#### Problem details
Each line that follows should be printed again exactly as it stands.
— start Information supplied —
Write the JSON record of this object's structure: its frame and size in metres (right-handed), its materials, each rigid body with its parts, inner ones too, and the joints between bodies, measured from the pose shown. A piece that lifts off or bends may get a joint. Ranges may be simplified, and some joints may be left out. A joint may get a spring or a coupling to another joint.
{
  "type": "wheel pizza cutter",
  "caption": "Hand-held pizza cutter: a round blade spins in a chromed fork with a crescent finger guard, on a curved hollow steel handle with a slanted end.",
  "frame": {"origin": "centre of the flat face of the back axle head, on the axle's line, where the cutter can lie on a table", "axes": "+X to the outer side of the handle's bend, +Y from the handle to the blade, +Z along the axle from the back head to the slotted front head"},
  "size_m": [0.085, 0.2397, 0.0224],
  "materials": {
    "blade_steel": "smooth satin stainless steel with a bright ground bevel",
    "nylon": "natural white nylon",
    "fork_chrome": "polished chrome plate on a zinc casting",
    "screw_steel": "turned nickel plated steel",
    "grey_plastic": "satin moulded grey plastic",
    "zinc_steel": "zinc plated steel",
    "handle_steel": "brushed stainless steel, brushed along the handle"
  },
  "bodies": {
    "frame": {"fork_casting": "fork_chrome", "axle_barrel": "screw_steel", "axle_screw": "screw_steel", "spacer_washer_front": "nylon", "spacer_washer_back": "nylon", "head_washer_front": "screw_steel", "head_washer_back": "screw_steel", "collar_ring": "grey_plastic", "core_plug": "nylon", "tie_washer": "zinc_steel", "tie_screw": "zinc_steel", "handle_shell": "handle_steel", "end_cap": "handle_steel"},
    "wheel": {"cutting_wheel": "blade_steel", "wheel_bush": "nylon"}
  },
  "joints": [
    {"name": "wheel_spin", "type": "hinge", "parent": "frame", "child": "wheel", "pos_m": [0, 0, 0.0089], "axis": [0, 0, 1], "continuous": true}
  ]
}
— end Information supplied —
#### Task answer
Write the JSON record of this object's structure: its frame and size in metres (right-handed), its materials, each rigid body with its parts, inner ones too, and the joints between bodies, measured from the pose shown. A piece that lifts off or bends may get a joint. Ranges may be simplified, and some joints may be left out. A joint may get a spring or a coupling to another joint.
{
  "type": "wheel pizza cutter",
  "caption": "Hand-held pizza cutter: a round blade spins in a chromed fork with a crescent finger guard, on a curved hollow steel handle with a slanted end.",
  "frame": {"origin": "centre of the flat face of the back axle head, on the axle's line, where the cutter can lie on a table", "axes": "+X to the outer side of the handle's bend, +Y from the handle to the blade, +Z along the axle from the back head to the slotted front head"},
  "size_m": [0.085, 0.2397, 0.0224],
  "materials": {
    "blade_steel": "smooth satin stainless steel with a bright ground bevel",
    "nylon": "natural white nylon",
    "fork_chrome": "polished chrome plate on a zinc casting",
    "screw_steel": "turned nickel plated steel",
    "grey_plastic": "satin moulded grey plastic",
    "zinc_steel": "zinc plated steel",
    "handle_steel": "brushed stainless steel, brushed along the handle"
  },
  "bodies": {
    "frame": {"fork_casting": "fork_chrome", "axle_barrel": "screw_steel", "axle_screw": "screw_steel", "spacer_washer_front": "nylon", "spacer_washer_back": "nylon", "head_washer_front": "screw_steel", "head_washer_back": "screw_steel", "collar_ring": "grey_plastic", "core_plug": "nylon", "tie_washer": "zinc_steel", "tie_screw": "zinc_steel", "handle_shell": "handle_steel", "end_cap": "handle_steel"},
    "wheel": {"cutting_wheel": "blade_steel", "wheel_bush": "nylon"}
  },
  "joints": [
    {"name": "wheel_spin", "type": "hinge", "parent": "frame", "child": "wheel", "pos_m": [0, 0, 0.0089], "axis": [0, 0, 1], "continuous": true}
  ]
}